Industry veterans Dr Paul Clüver and Anton Rabe look back at his lasting impact on South African fruit exports

South African fresh produce export industry leaders have paid tribute to the passing of former Fruitways chairman and industry legend Alastair Moodie.
Former Capespan chairman Dr Paul Clüver said Moodie’s contribution to and involvement with the South African industry will be sorely missed.
“Alastair has always been there – and now he is not. It is difficult to grasp,” he said.
“My connection with the Moodie family goes back as long as I can remember, but it was only years later, when we found ourselves working together on several fruit-industry bodies, that our real relationship began.”
The decade between 1990 and 2000 brought extraordinary change, Clüver noted, not only politically in South Africa but within the fruit industry itself.
”It was a period of intense debate, passionate convictions, and complex challenges as deregulation approached,” he continued.
”In those years, Alastair and I often met at Peregrine Restaurant or at our respective offices for long conversations about the future of the industry.
“Unlike many discussions happening around us at the time, ours were always enjoyable,” Clüver reminisced.
”They were intentional without being rigid, critical without being confrontational, and analytical without ever losing humour.
”Alastair had a rare ability to make serious conversations feel constructive – even uplifting,” he outlined.
Following deregulation, Moodie moved on to build a ”remarkable” fruit company and later expanded into other ventures, Clüver pointed out.
“Though our professional paths diverged, we still found time to meet for coffee whenever we could.”
In recent years their paths crossed again in a way that mattered deeply: working to make Elgin a better place.
“We supported education, health initiatives, small business development, and feeding schemes during Covid,” he said.
”I quickly discovered that community work can be far more complicated than it appears – but with Alastair, the complexity was always made easier.
”And so, inevitably, there were many more coffees as we tried to make sense of it all.”
Clűver noted that Moodie’s knowledge, intellect, passion, and humour leave a profound empty space.

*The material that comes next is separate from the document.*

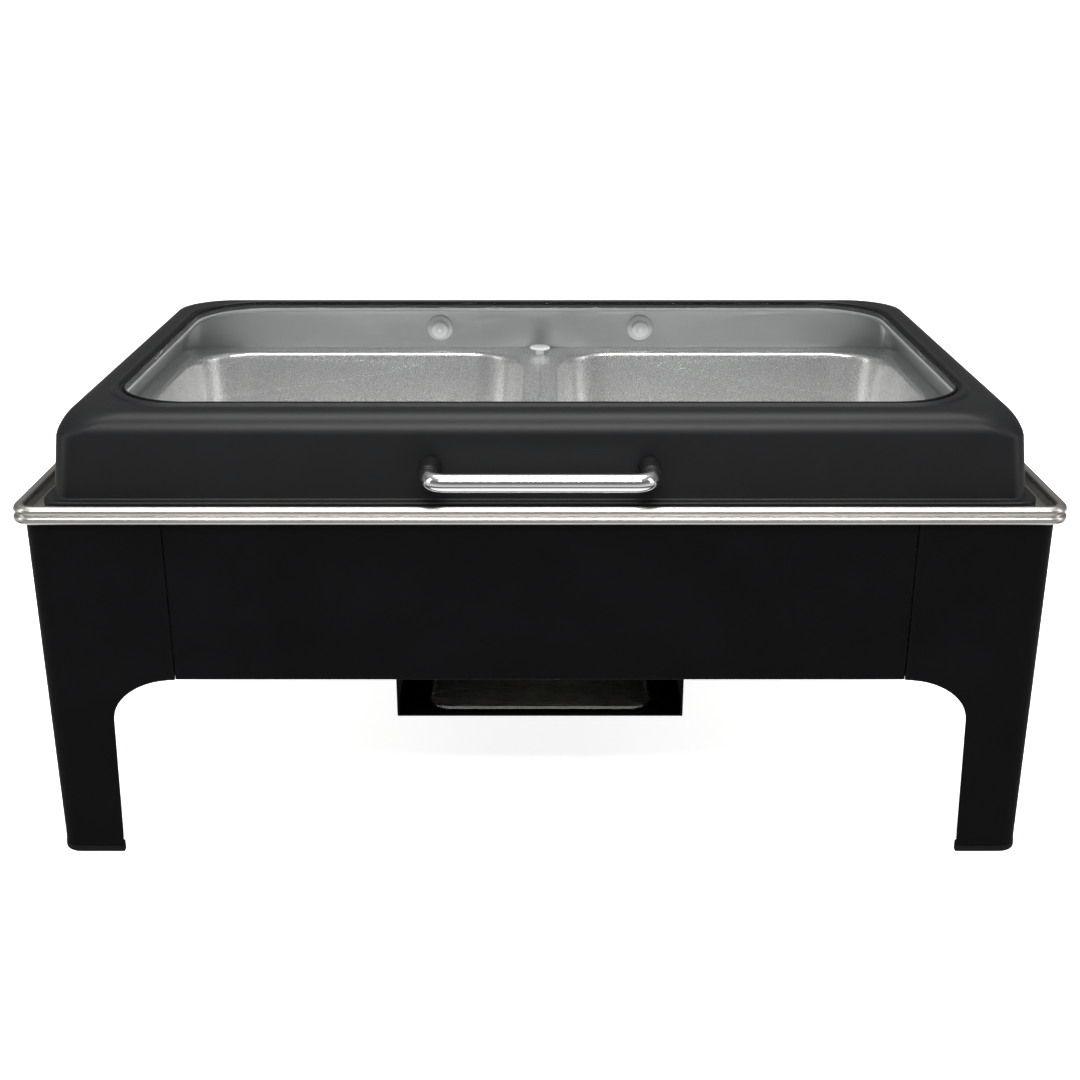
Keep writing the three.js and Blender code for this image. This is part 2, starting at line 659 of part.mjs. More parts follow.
// A clear silicone stop standing on the seam between the two pans.
const bumperFoot = FOOD_FLANGE_TOP + CLEAR;
const bumperProfile = [
  [0, bumperFoot],
  [3, bumperFoot],
  [3, bumperFoot + 1.8],
  [2.2, bumperFoot + 2.4],
  [2.2, bumperFoot + 3.6],
  [6.6, bumperFoot + 3.8],
  [7.3, bumperFoot + 4.4],
  [7.3, bumperFoot + 5.1],
  [6.4, bumperFoot + 5.6],
  [0, bumperFoot + 5.8],
];
add("pan_bumper", moved(turned(bumperProfile), 0, 140.5), clearSilicone);

// ---- Lid: shell, window, handle --------------------------------------------------------------

const wallSlope = (LID_WALL - LID_SHOULDER_WALL) / (LID_SHOULDER_Z - LID_WALL_BOTTOM);

// Half depth of the lid wall's outer face at a height.
function wallAt(z) {
  return LID_WALL - wallSlope * (z - LID_WALL_BOTTOM);
}

// Takes a piece made round Z, with the lid's rear wall at z = 0 and outdoors up, to its bolt hole.
const wallTilt = Math.atan(wallSlope);
function onRearWall(geometry, x) {
  const placed = geometry.clone().rotateX(wallTilt - Math.PI / 2);
  return placed.translate(x, wallAt(HINGE_BOLT_Z) - LID_SHEET / 2, HINGE_BOLT_Z);
}

const shoulderCentre = LID_SHOULDER_WALL - LID_SHOULDER;
const shoulderArc = (radius, from, to) =>
  arc(shoulderCentre, LID_SHOULDER_Z, radius, from, to, 4).map(([d, z]) => {
    const rise = (z - LID_SHOULDER_Z) / radius;
    return [d, z, LID_CORNER + 19 * rise];
  });

const lidProfile = [
  [LID_FLANGE - LID_SHEET, LID_LIP_BOTTOM, 11],
  [LID_FLANGE, LID_LIP_BOTTOM, 12],
  [LID_FLANGE, LID_FLANGE_TOP - 0.8, 12],
  [LID_FLANGE - 0.8, LID_FLANGE_TOP, 12],
  [LID_WALL + 1.3, LID_FLANGE_TOP, LID_CORNER],
  [LID_WALL + 0.4, LID_FLANGE_TOP + 0.4, LID_CORNER],
  [LID_WALL, LID_WALL_BOTTOM, LID_CORNER],
  ...shoulderArc(LID_SHOULDER, 0, 90),
  [142.2, LID_TOP, 41],
  [141.4, LID_TOP + 0.4, 43],
  [140.4, LID_TOP + 1.3, 44],
  [139.4, LID_TOP + WINDOW_BEAD, 45],
  [138.2, LID_TOP + 1.3, WINDOW_CORNER],
  [WINDOW_EDGE, LID_TOP + 0.5, WINDOW_CORNER],
  [WINDOW_EDGE, 255, WINDOW_CORNER],
  [WINDOW_EDGE + LID_SHEET, 255, WINDOW_CORNER],
  [WINDOW_EDGE + LID_SHEET, LID_TOP - LID_SHEET, WINDOW_CORNER],
  ...shoulderArc(LID_SHOULDER - LID_SHEET, 90, 0),
  [LID_WALL - LID_SHEET, LID_WALL_BOTTOM, LID_CORNER - LID_SHEET],
  [LID_WALL - LID_SHEET, LID_FLANGE_TOP - LID_SHEET, LID_CORNER - LID_SHEET],
  [LID_FLANGE - LID_SHEET, LID_FLANGE_TOP - LID_SHEET, 11],
];

function lidShell() {
  const boltHoles = SIDES.map(([, side]) =>
    onRearWall(turned([[0, -4], [2.7, -4], [2.7, 4], [0, 4]], 16), side * HINGE_ARM_X),
  );
  const screwHoles = SIDES.map(([, side]) => barAlongY(2.6, side * HANDLE_HALF, -170, -150, HANDLE_Z, 16));
  return cut(nested([...lidProfile, lidProfile[0]]), ...boltHoles, ...screwHoles);
}
add("lid_shell", lidShell(), lidBlack);

const glassBottom = GLASS_TOP - GLASS_SHEET;
add("window_glass", plate(GLASS_DEPTH + SPREAD, GLASS_DEPTH, 45, glassBottom, GLASS_TOP), clearGlass);

const gasketOuter = WINDOW_EDGE - CLEAR;
const grooveDepth = GLASS_DEPTH + CLEAR;
const gasketProfile = [
  [133.4, glassBottom - 1.2, WINDOW_CORNER - 3],
  [gasketOuter, glassBottom - 1.2, WINDOW_CORNER],
  [gasketOuter, GLASS_TOP + 0.8, WINDOW_CORNER],
  [134.7, GLASS_TOP + 0.8, WINDOW_CORNER - 2],
  [134.7, GLASS_TOP + CLEAR, WINDOW_CORNER - 2],
  [grooveDepth, GLASS_TOP + CLEAR, WINDOW_CORNER - 1],
  [grooveDepth, glassBottom - CLEAR, WINDOW_CORNER - 1],
  [133.4, glassBottom - CLEAR, WINDOW_CORNER - 3],
];
add("window_gasket", nested([...gasketProfile, gasketProfile[0]]), blackRubber);

const retainerTop = glassBottom - 1.2 - CLEAR;
const retainerProfile = [
  [134.5, retainerTop - 1.2, WINDOW_CORNER - 2],
  [142, retainerTop - 1.2, WINDOW_CORNER],
  [142, retainerTop, WINDOW_CORNER],
  [134.5, retainerTop, WINDOW_CORNER - 2],
];
add("window_retainer", nested([...retainerProfile, retainerProfile[0]]), satinSteel);

function lidHandle() {
  const bendX = HANDLE_HALF - HANDLE_BEND;
  const bendY = HANDLE_Y + HANDLE_BEND;
  const bend = arc(bendX, bendY, HANDLE_BEND, 0, -90, 6).map(([x, y]) => [x, y, HANDLE_Z]);
  const half = [[HANDLE_HALF, HANDLE_TAIL, HANDLE_Z], ...bend];
  const otherHalf = half.map(([x, y, z]) => [-x, y, z]).reverse();
  const tube = barAlong([...half, ...otherHalf], HANDLE_RADIUS, 10, 40);
  const bores = SIDES.map(([, side]) =>
    barAlongY(2.4, side * HANDLE_HALF, -185, HANDLE_TAIL + 3, HANDLE_Z, 16),
  );
  return cut(tube, ...bores);
}
add("lid_handle", lidHandle(), chromeSteel);

const ferruleEnd = -HANDLE_TAIL - CLEAR;
const behindFrontWall = alongX(
  [
    [-wallAt(215) - CLEAR, 215],
    [-wallAt(250) - CLEAR, 250],
    [-120, 250],
    [-120, 215],
  ],
  -70, 70,
);
for (const [name, side] of SIDES) {
  const x = side * HANDLE_HALF;
  const sleeve = turnedAlongY(
    [[0, 0], [5.4, 0], [5.9, 0.8], [6.2, ferruleEnd - 155], [0, ferruleEnd - 155]], x, -ferruleEnd, HANDLE_Z,
  );
  const bore = barAlongY(2.5, x, -190, -150, HANDLE_Z, 16);
  add(`handle_ferrule_${name}`, cut(sleeve, behindFrontWall, bore), blackPlastic);
  const screwProfile = [[0, 0], [2, 0], [2, 24.6], [4.5, 24.6], [4.5, 26.4], [3.4, 27.4], [0, 27.4]];
  add(`handle_screw_${name}`, turnedAlongY(screwProfile, x, -184.5, HANDLE_Z), zincSteel);
}

// ---- Hinge at the back -----------------------------------------------------------------------

const pinBore = barAlongX(HINGE_BORE, -110, 110, HINGE_Y, HINGE_Z);

function hingeBase() {
  const plateFace = RIM_DEPTH + CLEAR;
  const upright = block(-98, plateFace, 204.5, 98, plateFace + 3, 213.4);
  const knuckles = [[-97, -87], [-61, -51], [51, 61], [87, 97]].flatMap(([x0, x1]) => [
    barAlongX(KNUCKLE, x0, x1, HINGE_Y, HINGE_Z),
    block(x0, plateFace + 2.5, 209.2, x1, HINGE_Y - 1, HINGE_Z - 0.5),
  ]);
  const damperSpace = barAlongX(DAMPER + CLEAR, -50.5, 50.5, HINGE_Y, HINGE_Z);
  return cut(join(upright, ...knuckles), pinBore, damperSpace);
}
add("hinge_base", hingeBase(), zincSteel);

const pinProfile = [[0, 0], [4.6, 0], [4.6, 2], [HINGE_PIN, 2], [HINGE_PIN, 198.6], [4.6, 198.6], [4.6, 200.6], [0, 200.6]];
add("hinge_pin", turned(pinProfile).rotateY(Math.PI / 2).translate(-100.3, HINGE_Y, HINGE_Z), zincSteel);

const damperProfile = [
  [HINGE_BORE, -50], [DAMPER - 1, -50], [DAMPER, -49], [DAMPER, 49], [DAMPER - 1, 50], [HINGE_BORE, 50], [HINGE_BORE, -50],
];
add("hinge_damper", turned(damperProfile).rotateY(Math.PI / 2).translate(0, HINGE_Y, HINGE_Z), standBlack);

const ARM_SHEET = 2.5;
const armOutline = [
  [wallAt(216) + CLEAR, 216],
  [HINGE_Y, 216],
  [HINGE_Y, 219],
  [wallAt(219) + CLEAR + ARM_SHEET, 219],
  [wallAt(244) + CLEAR + ARM_SHEET, 244],
  [wallAt(244) + CLEAR, 244],
];
const boltProfile = [[0, -5.5], [2.4, -5.5], [2.4, 3.6], [4.6, 3.6], [4.6, 5.4], [3.2, 6.6], [0, 6.8]];
const capProfile = [
  [0, -9], [1.7, -9], [2.3, -8.4], [2.3, -7.2], [5.4, -7], [6.25, -6.4], [6.25, -2.4],
  [9, -2.2], [9.5, -1.6], [9.5, -0.8], [5, -0.8], [5, -5.9], [0, -5.9],
];
for (const [name, side] of SIDES) {
  const x = side * HINGE_ARM_X;
  const x0 = x - HINGE_ARM_WIDTH / 2;
  const x1 = x + HINGE_ARM_WIDTH / 2;
  const arm = join(alongX(armOutline, x0, x1), barAlongX(KNUCKLE, x0, x1, HINGE_Y, HINGE_Z));
  const boltHole = onRearWall(turned([[0, -4], [2.7, -4], [2.7, 8], [0, 8]], 16), x);
  add(`hinge_arm_${name}`, cut(arm, pinBore, boltHole), zincSteel);
  add(`hinge_bolt_${name}`, onRearWall(turned(boltProfile, 16), x), zincSteel);
  add(`bolt_cap_${name}`, onRearWall(turned(capProfile, 20), x), clearSilicone);
}

export default group;
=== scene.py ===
"""Looks of an electric buffet server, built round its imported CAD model.

Sizes are in millimetres until a mesh is made, and then in metres. +Z is up, the front faces -Y.
"""

import json
import math

import bmesh
import bpy
from mathutils import Matrix, Vector


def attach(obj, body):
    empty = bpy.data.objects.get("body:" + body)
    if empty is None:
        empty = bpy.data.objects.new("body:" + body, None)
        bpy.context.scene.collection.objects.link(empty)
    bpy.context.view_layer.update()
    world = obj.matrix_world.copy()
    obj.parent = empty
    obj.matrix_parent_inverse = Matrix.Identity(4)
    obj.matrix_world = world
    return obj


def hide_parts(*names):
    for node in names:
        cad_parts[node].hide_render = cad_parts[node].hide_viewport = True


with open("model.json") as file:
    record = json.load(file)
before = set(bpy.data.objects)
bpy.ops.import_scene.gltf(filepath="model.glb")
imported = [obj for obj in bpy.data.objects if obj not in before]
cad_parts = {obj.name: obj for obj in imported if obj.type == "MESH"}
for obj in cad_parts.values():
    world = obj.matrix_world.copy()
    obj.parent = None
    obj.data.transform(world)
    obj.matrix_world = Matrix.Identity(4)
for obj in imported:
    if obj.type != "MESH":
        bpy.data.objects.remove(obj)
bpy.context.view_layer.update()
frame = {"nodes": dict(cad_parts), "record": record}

MM = 0.001
SIDES = (("left", -1), ("right", 1))
CORNERS = (
    ("front_left", -1, -1),
    ("front_right", 1, -1),
    ("back_left", -1, 1),
    ("back_right", 1, 1),
)
BODY_OF = {
    node: body for body, nodes in frame["record"]["behaviour"]["bodies"].items() for node in nodes
}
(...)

“But they also leave a powerful legacy – one that shaped our industry, our community, and many of us personally,” he concluded.
Anton Rabe, executive director of Hortgro, said Moodie was a peace loving and calm person but, underneath this, his views sometimes generate heated debates.
“I worked closely with him on the so-called Self Source Inspection under which specific guarantees in terms of quality was given under various brands and by packhouses to receivers in the local market,” explained Rabe.
”This is today common practice in South African apple and pear trade.”
He also highlighted how Moodie always promoted industry interests.
“When, after deregulation, voluntary industry funding of industry functions were threatened, he continued paying those levies,” Rabe confirmed.
Moodie was a leader in promoting integrated agri-businesses, he added.
“Fruitways is a good example and today plays a vital role in the industry.”